在馬可·安敦尼以后,查士丁尼是阿拉伯世界的最有决定性的重要人物。象他“同时代的”查理五世那样,他毁灭了一切求助于他的事物。查士丁尼念念不忘于恢复整个罗馬帝国的唐·吉訶德式的急务,正如恢复神圣罗馬帝国的浮士德式的梦想在西方遍及于整个的政治浪漫主义一样,这种政治的浪漫主义在拿破侖时期并在晚于拿破侖的时期——以至1848年的王侯愚人的时期——遮蔽了现实感。查士丁尼的目光始終凝注在遙远的罗馬,而不凝注在他的本来世界,即东方世界。甚至在他登基以前,他已經同罗馬敎皇进行了交涉,罗馬敎皇那时仍隶属于基督敎界的大敎长之下〔55〕并甚至尚未被普遍地认作同輩中的第一人。由于敎皇的提議,卡尔西頓宗敎会議〔56〕采納了两性論的信条,这个步驟全部而且永远地失去了一性論者的国家。亚克兴一役〔57〕的結果是:基督敎在其有决定性意义的和形成的最初两个世紀中,硬被引进了整个西方,引进了整个古典領域,这里是高級知識阶层所远离的。然后,早期基督敎的精神随一性論者和聶斯托利派一起而重新出现了。但是查士丁尼硬把这种复兴推回給它自己,其結果是:在东方基督敎的領域中,宗敎改革者的运动,当其順次出现时,不是一种淸敎,而是新的伊斯兰宗敎。此外,在同样的方式下,正当东方的习慣法已經成熟到可以集成为法典的时刻,查士丁尼却編制了一部拉丁法典;这部法典,在东方因語言的原因,在西方因政治的原因,从一开头即注定始終不过是一部著作而已。
这部著作本身,同相当的德拉古法典和棱伦法典一样,出现在“晚”期开始的时侯,并具有政治的意图。在西方——常存的罗馬帝国的假想在那里制造了貝利撒留和納西斯〔58〕的毫无意义的战役——西哥特人、勃艮第人和东哥特人为被征服的罗馬人而将各种拉丁法典并在一起(公元500年左右),所以拜占廷必須頒布一部眞正的罗馬法典,以与之对抗。在东方,犹太民族早已确定了它的法典,即他勒目法典,可是,为了皇帝法律治下的巨大数量的民众,一部适合皇帝自己民族,即基督敎民族的法典就成为必需的了。
因为《国法大全》,虽有許多的混乱和技术上的缺陷,无論如何仍是一部阿拉伯的——換句話說,宗敎的——創作,这点的証明表现在許多窜改的基督敎傾向中;〔59〕表现在这个事实上,即与宗敎法有关的諸宪令现在被置于最先的地位,而它們过去甚至在提奥多西法典中也被置于最末的地位;并十分明显地表现在許多新律的前文中。
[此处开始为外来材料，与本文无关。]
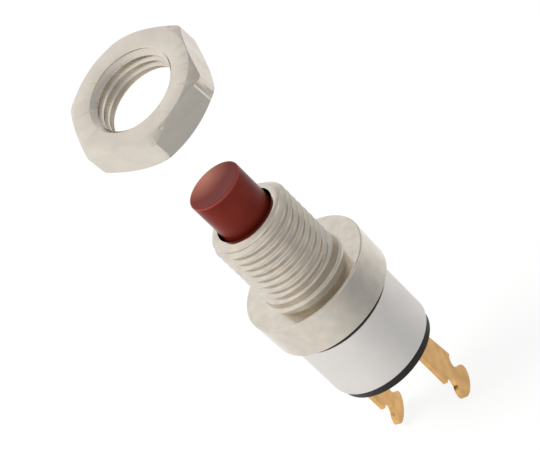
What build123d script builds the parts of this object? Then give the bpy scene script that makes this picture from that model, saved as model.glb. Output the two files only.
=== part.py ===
from build123d import *
import os
from math import cos, hypot, pi, radians, sqrt

# Subminiature momentary pushbutton switch, fixed to a panel by its threaded bushing.
# Millimetres. +Z runs along the axis, out through the button. The origin is the centre of
# the collar's front face, where the panel seats. The case and the lugs lie below it.

# Panel bushing: thread, lead chamfer and collar, turned from one bar
thread_d = 6.35
thread_pitch = 0.635
bushing_length = 6.45
lead_chamfer = 0.35
lead_length = 0.5
root_flare = 0.28
collar_overhang = 0.73
collar_taper = 0.09
collar_length = 3.11
collar_edge = 0.14
web_thickness = 0.6
spigot_length = 0.84

# Button cap
button_d = 4.12
button_bore_clearance = 0.2
button_reach = 3.17
button_insertion = 1.3
button_edge = 0.08
press_travel = 0.9
stop_gap = 0.2

# Plunger, its seal and its upper stop
plunger_d = 3.0
running_clearance = 0.05
fit_gap = 0.02
rest_gap = 0.02
cap_spigot_d = 2.0
cap_spigot_length = 2.4
spigot_chamfer = 0.15
seal_wire_d = 0.46
seal_groove_depth = 0.47
seal_groove_width = 0.8
seal_height = 2.2
stop_washer_width = 0.95
stop_washer_thickness = 0.23
clip_width = 0.6
clip_thickness = 0.28
clip_groove_depth = 0.38
clip_mouth = 2.1
clip_prong_width = 0.8
clip_prong_count = 3
stem_below_clip = 0.17

# Straight runs that each turn of a spring is drawn in
spring_runs = 12

# Moving contact: insulator, spring, disc and carrier, held by the stem's peened end
carrier_spigot_d = 1.8
insulator_overhang = 0.32
insulator_thickness = 0.3
carrier_wall = 0.43
carrier_flange_thickness = 0.6
disc_side_gap = 0.2
disc_thickness = 0.35
disc_edge_chamfer = 0.09
contact_spring_length = 2.0
contact_spring_wire_d = 0.26
contact_spring_turns = 3.0
contact_spring_gap = 0.37
washer_thickness = 0.2
peen_width = 0.25
peen_height = 0.2
peen_taper = 0.3

# Return spring and its well
return_spring_length = 3.6
return_spring_wire_d = 0.34
return_spring_turns = 4.5
return_spring_gap = 0.08
washer_overhang = 0.18
well_clearance = 0.1

# Case: gasket, sleeve, liner and base
gasket_thickness = 0.53
gasket_inset = 0.04
sleeve_wall = 0.2
base_clearance = 0.03
base_rim = 0.47
base_floor = 1.06
base_step = 0.57
base_edge = 0.08
liner_wall = 0.3
liner_clearance = 0.05
liner_top_gap = 0.12

# Solder lugs and the fixed contacts on their bent-in ends
lug_thickness = 0.35
lug_width = 2.8
lug_inner_width = 1.6
lug_side_gap = 0.166
lug_neck_depth = 0.8
lug_bend_r = 0.3
lug_waist_width = 1.8
lug_notch_r = 0.72
lug_notch_place = 1.34
lug_notch_reach = 4.62
lug_head_reach = 1.23
lug_head_width = 2.96
lug_head_height = 1.6
lug_head_offset = 0.1
lug_corner_r = 0.14
pad_clearance = 0.075
pad_margin = 0.02
contact_gap = 0.47
rivet_head_d = 0.66
rivet_head_height = 0.35
rivet_dome = 0.12
rivet_shank_d = 0.36
rivet_reach = 0.4

# Hex nut, shown taken off and tipped a little in front of the button
nut_across_flats = 9.1
nut_corner_trim = 0.1
nut_thickness = 2.5
nut_face_inset = 0.05
nut_chamfer = 0.45
nut_countersink = 0.025
nut_offset_x = 0.49
nut_offset_y = 0.57
nut_standoff = 8.02
nut_tip_angle = 13.95
nut_tip_bearing = -68.0
nut_turn_angle = 56.0

# Radii that follow from the sizes above
thread_r = thread_d / 2
button_bore_r = button_d / 2 + button_bore_clearance
plunger_r = plunger_d / 2
guide_r = plunger_r + running_clearance
carrier_spigot_r = carrier_spigot_d / 2
carrier_r = carrier_spigot_r + fit_gap + carrier_wall
contact_coil_r = carrier_r + contact_spring_gap + contact_spring_wire_d / 2
insulator_r = contact_coil_r + contact_spring_wire_d / 2 + insulator_overhang
peen_r = carrier_spigot_r + peen_width
return_coil_r = peen_r + return_spring_gap + return_spring_wire_d / 2
washer_r = return_coil_r + return_spring_wire_d / 2 + washer_overhang
well_r = washer_r + well_clearance
pad_inner_x = washer_r + pad_clearance
lug_inner_x = pad_inner_x + rivet_head_d + 2 * pad_margin
lug_outer_x = lug_inner_x + lug_thickness
rivet_x = (pad_inner_x + lug_inner_x) / 2
liner_bore_r = hypot(lug_outer_x, lug_inner_width / 2) + lug_side_gap
liner_r = liner_bore_r + liner_wall
cavity_r = liner_r + liner_clearance
disc_r = liner_bore_r - disc_side_gap
base_r = cavity_r + base_rim
sleeve_inner_r = base_r + base_clearance
sleeve_r = sleeve_inner_r + sleeve_wall
collar_front_r = sleeve_r + collar_overhang
collar_back_r = collar_front_r - collar_taper

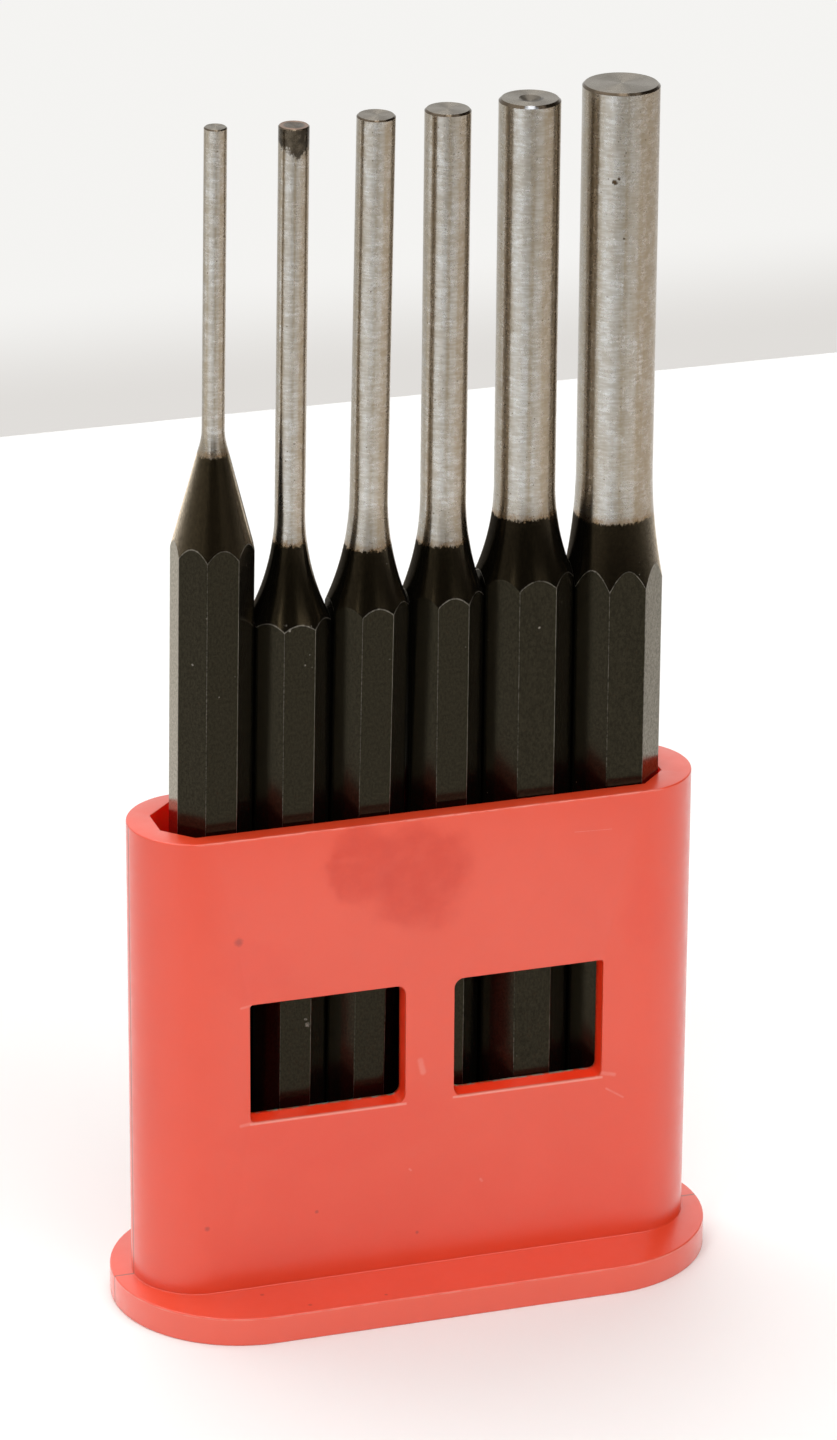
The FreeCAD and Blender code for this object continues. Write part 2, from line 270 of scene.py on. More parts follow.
class Shader:
    """A material whose nodes are written as function calls. Vectors are in millimetres."""

    def __init__(self, name):
        self.material = bpy.data.materials.new(name)
        self.material.use_nodes = True
        self.tree = self.material.node_tree
        self.tree.nodes.clear()
        self.output = self.tree.nodes.new("ShaderNodeOutputMaterial")
        coordinates = self.tree.nodes.new("ShaderNodeTexCoord")
        self.place = self.vector("SCALE", coordinates.outputs["Object"], scale=1 / MM)
        split = self.tree.nodes.new("ShaderNodeSeparateXYZ")
        self.link(self.place, split.inputs[0])
        self.x, self.y, self.z = split.outputs

    def link(self, value, socket):
        if isinstance(value, bpy.types.NodeSocket):
            self.tree.links.new(value, socket)
        elif socket.type == "RGBA":
            socket.default_value = (*value, 1.0)
        else:
            socket.default_value = value

    def vector(self, operation, first, second=None, scale=None):
        node = self.tree.nodes.new("ShaderNodeVectorMath")
        node.operation = operation
        self.link(first, node.inputs[0])
        if second is not None:
            self.link(second, node.inputs[1])
        if scale is not None:
            self.link(scale, node.inputs["Scale"])
        gives_number = operation in ("LENGTH", "DISTANCE", "DOT_PRODUCT")
        return node.outputs["Value" if gives_number else "Vector"]

    def math(self, operation, first, second=0.0, third=0.0, clamp=False):
        node = self.tree.nodes.new("ShaderNodeMath")
        node.operation = operation
        node.use_clamp = clamp
        for value, socket in zip((first, second, third), node.inputs):
            self.link(value, socket)
        return node.outputs[0]

    def span(self, value, start, end, low=0.0, high=1.0):
        """Smooth step from low to high as value goes from start to end."""
        node = self.tree.nodes.new("ShaderNodeMapRange")
        node.interpolation_type = "SMOOTHSTEP"
        for key, amount in (("Value", value), ("From Min", start), ("From Max", end),
                            ("To Min", low), ("To Max", high)):
            self.link(amount, node.inputs[key])
        return node.outputs["Result"]

    def noise(self, stretch, detail=2.0, roughness=0.5):
        """Noise, 0 to 1, with its own frequency per millimetre along each axis."""
        node = self.tree.nodes.new("ShaderNodeTexNoise")
        self.link(self.vector("MULTIPLY", self.place, stretch), node.inputs["Vector"])
        node.inputs["Scale"].default_value = 1.0
        node.inputs["Detail"].default_value = detail
        node.inputs["Roughness"].default_value = roughness
        return node.outputs[0]

    def mix(self, factor, first, second):
        node = self.tree.nodes.new("ShaderNodeMix")
        node.data_type = "RGBA"
        self.link(factor, node.inputs["Factor"])
        self.link(first, node.inputs[6])
        self.link(second, node.inputs[7])
        return node.outputs[2]

    def attribute(self, name):
        node = self.tree.nodes.new("ShaderNodeAttribute")
        node.attribute_name = name
        return node.outputs["Fac"]

    def both(self, first, second):
        return self.math("MULTIPLY", first, second)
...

但是这部书不是开端,而是終結。久已没有价植的拉丁文,这时从法律生活中完全消失了(就連“新律”大部分也是用希腊文写的),随之,在十分錯誤的指导下用拉丁文写成的这部著作也消失了。但是法律史循着叙利亚——罗馬法书給它指明的道路前进,并在八世紀就得到了我們十八世紀样式的著作,如利奥皇帝〔60〕的“摘要”〔61〕和波斯大法学家耶素伯特大主敎的“集成”。〔62〕在那时,伊斯兰法学的最伟大的人物,阿布·汗尼法也出现了。